> **PROBLEM TO WORK ON**
Repeat the whole listing exactly as written.

> **DATA BLOCK**
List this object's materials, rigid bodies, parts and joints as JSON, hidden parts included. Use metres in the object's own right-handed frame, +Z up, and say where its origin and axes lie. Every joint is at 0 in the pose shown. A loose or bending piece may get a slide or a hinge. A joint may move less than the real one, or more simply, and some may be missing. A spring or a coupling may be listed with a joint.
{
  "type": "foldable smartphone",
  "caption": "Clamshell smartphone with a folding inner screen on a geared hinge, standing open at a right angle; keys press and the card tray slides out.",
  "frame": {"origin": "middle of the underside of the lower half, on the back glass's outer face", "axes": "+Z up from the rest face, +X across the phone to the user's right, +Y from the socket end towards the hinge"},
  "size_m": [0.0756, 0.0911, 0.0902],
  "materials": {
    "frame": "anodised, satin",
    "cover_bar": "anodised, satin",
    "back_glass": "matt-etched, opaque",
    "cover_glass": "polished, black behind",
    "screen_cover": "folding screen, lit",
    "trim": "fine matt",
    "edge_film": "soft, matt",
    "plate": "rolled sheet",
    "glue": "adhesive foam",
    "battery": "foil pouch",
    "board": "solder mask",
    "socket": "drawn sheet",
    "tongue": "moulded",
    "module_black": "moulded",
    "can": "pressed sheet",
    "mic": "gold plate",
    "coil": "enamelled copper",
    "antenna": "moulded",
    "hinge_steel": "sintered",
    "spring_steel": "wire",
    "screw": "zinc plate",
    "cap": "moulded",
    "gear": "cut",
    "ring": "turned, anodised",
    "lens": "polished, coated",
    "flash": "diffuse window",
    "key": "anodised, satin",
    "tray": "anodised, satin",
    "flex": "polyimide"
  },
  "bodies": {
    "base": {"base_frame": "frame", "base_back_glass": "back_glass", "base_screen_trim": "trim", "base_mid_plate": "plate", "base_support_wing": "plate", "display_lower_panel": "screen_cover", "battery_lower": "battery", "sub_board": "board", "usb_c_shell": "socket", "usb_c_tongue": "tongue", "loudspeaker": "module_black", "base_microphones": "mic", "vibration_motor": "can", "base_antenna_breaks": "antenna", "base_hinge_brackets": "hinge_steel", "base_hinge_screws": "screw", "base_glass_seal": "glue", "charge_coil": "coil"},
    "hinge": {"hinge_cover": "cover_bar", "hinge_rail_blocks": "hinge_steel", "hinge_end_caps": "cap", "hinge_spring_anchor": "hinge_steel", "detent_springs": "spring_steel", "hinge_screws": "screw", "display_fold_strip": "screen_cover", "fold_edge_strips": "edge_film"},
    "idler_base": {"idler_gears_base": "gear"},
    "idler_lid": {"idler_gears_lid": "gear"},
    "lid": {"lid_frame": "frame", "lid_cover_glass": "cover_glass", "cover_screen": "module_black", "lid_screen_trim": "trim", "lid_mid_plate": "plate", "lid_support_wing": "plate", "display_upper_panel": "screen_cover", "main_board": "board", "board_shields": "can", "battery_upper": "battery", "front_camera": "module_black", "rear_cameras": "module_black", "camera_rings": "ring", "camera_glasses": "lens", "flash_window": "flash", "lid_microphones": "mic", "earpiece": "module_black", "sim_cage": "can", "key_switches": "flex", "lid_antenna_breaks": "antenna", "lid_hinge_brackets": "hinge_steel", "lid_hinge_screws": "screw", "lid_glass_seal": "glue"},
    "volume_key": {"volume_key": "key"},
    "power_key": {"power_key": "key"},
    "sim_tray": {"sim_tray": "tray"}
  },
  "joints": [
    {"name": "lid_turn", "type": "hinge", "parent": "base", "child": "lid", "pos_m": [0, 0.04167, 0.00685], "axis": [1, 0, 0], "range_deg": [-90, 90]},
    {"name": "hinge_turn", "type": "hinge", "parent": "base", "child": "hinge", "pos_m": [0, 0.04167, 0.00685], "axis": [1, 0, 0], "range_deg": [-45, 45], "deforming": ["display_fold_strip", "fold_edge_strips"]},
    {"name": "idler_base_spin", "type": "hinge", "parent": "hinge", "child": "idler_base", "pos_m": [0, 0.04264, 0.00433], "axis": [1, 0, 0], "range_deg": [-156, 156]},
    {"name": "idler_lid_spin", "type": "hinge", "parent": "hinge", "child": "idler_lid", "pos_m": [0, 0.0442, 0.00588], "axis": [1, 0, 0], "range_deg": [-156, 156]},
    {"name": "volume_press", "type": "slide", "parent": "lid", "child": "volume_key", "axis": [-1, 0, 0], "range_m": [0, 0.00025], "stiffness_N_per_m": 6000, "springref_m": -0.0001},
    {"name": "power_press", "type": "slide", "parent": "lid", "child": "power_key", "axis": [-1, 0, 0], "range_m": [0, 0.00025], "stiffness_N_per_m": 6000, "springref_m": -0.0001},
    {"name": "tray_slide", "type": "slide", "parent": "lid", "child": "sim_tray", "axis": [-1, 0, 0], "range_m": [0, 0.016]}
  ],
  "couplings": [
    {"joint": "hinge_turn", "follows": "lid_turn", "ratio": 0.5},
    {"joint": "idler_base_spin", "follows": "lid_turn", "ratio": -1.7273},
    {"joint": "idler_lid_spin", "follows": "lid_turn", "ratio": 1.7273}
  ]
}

> **RIGHT ANSWER**
List this object's materials, rigid bodies, parts and joints as JSON, hidden parts included. Use metres in the object's own right-handed frame, +Z up, and say where its origin and axes lie. Every joint is at 0 in the pose shown. A loose or bending piece may get a slide or a hinge. A joint may move less than the real one, or more simply, and some may be missing. A spring or a coupling may be listed with a joint.
{
  "type": "foldable smartphone",
  "caption": "Clamshell smartphone with a folding inner screen on a geared hinge, standing open at a right angle; keys press and the card tray slides out.",
  "frame": {"origin": "middle of the underside of the lower half, on the back glass's outer face", "axes": "+Z up from the rest face, +X across the phone to the user's right, +Y from the socket end towards the hinge"},
  "size_m": [0.0756, 0.0911, 0.0902],
  "materials": {
    "frame": "anodised, satin",
    "cover_bar": "anodised, satin",
    "back_glass": "matt-etched, opaque",
    "cover_glass": "polished, black behind",
    "screen_cover": "folding screen, lit",
    "trim": "fine matt",
    "edge_film": "soft, matt",
    "plate": "rolled sheet",
    "glue": "adhesive foam",
    "battery": "foil pouch",
    "board": "solder mask",
    "socket": "drawn sheet",
    "tongue": "moulded",
    "module_black": "moulded",
    "can": "pressed sheet",
    "mic": "gold plate",
    "coil": "enamelled copper",
    "antenna": "moulded",
    "hinge_steel": "sintered",
    "spring_steel": "wire",
    "screw": "zinc plate",
    "cap": "moulded",
    "gear": "cut",
    "ring": "turned, anodised",
    "lens": "polished, coated",
    "flash": "diffuse window",
    "key": "anodised, satin",
    "tray": "anodised, satin",
    "flex": "polyimide"
  },
  "bodies": {
    "base": {"base_frame": "frame", "base_back_glass": "back_glass", "base_screen_trim": "trim", "base_mid_plate": "plate", "base_support_wing": "plate", "display_lower_panel": "screen_cover", "battery_lower": "battery", "sub_board": "board", "usb_c_shell": "socket", "usb_c_tongue": "tongue", "loudspeaker": "module_black", "base_microphones": "mic", "vibration_motor": "can", "base_antenna_breaks": "antenna", "base_hinge_brackets": "hinge_steel", "base_hinge_screws": "screw", "base_glass_seal": "glue", "charge_coil": "coil"},
    "hinge": {"hinge_cover": "cover_bar", "hinge_rail_blocks": "hinge_steel", "hinge_end_caps": "cap", "hinge_spring_anchor": "hinge_steel", "detent_springs": "spring_steel", "hinge_screws": "screw", "display_fold_strip": "screen_cover", "fold_edge_strips": "edge_film"},
    "idler_base": {"idler_gears_base": "gear"},
    "idler_lid": {"idler_gears_lid": "gear"},
    "lid": {"lid_frame": "frame", "lid_cover_glass": "cover_glass", "cover_screen": "module_black", "lid_screen_trim": "trim", "lid_mid_plate": "plate", "lid_support_wing": "plate", "display_upper_panel": "screen_cover", "main_board": "board", "board_shields": "can", "battery_upper": "battery", "front_camera": "module_black", "rear_cameras": "module_black", "camera_rings": "ring", "camera_glasses": "lens", "flash_window": "flash", "lid_microphones": "mic", "earpiece": "module_black", "sim_cage": "can", "key_switches": "flex", "lid_antenna_breaks": "antenna", "lid_hinge_brackets": "hinge_steel", "lid_hinge_screws": "screw", "lid_glass_seal": "glue"},
    "volume_key": {"volume_key": "key"},
    "power_key": {"power_key": "key"},
    "sim_tray": {"sim_tray": "tray"}
  },
  "joints": [
    {"name": "lid_turn", "type": "hinge", "parent": "base", "child": "lid", "pos_m": [0, 0.04167, 0.00685], "axis": [1, 0, 0], "range_deg": [-90, 90]},
    {"name": "hinge_turn", "type": "hinge", "parent": "base", "child": "hinge", "pos_m": [0, 0.04167, 0.00685], "axis": [1, 0, 0], "range_deg": [-45, 45], "deforming": ["display_fold_strip", "fold_edge_strips"]},
    {"name": "idler_base_spin", "type": "hinge", "parent": "hinge", "child": "idler_base", "pos_m": [0, 0.04264, 0.00433], "axis": [1, 0, 0], "range_deg": [-156, 156]},
    {"name": "idler_lid_spin", "type": "hinge", "parent": "hinge", "child": "idler_lid", "pos_m": [0, 0.0442, 0.00588], "axis": [1, 0, 0], "range_deg": [-156, 156]},
    {"name": "volume_press", "type": "slide", "parent": "lid", "child": "volume_key", "axis": [-1, 0, 0], "range_m": [0, 0.00025], "stiffness_N_per_m": 6000, "springref_m": -0.0001},
    {"name": "power_press", "type": "slide", "parent": "lid", "child": "power_key", "axis": [-1, 0, 0], "range_m": [0, 0.00025], "stiffness_N_per_m": 6000, "springref_m": -0.0001},
    {"name": "tray_slide", "type": "slide", "parent": "lid", "child": "sim_tray", "axis": [-1, 0, 0], "range_m": [0, 0.016]}
  ],
  "couplings": [
    {"joint": "hinge_turn", "follows": "lid_turn", "ratio": 0.5},
    {"joint": "idler_base_spin", "follows": "lid_turn", "ratio": -1.7273},
    {"joint": "idler_lid_spin", "follows": "lid_turn", "ratio": 1.7273}
  ]
}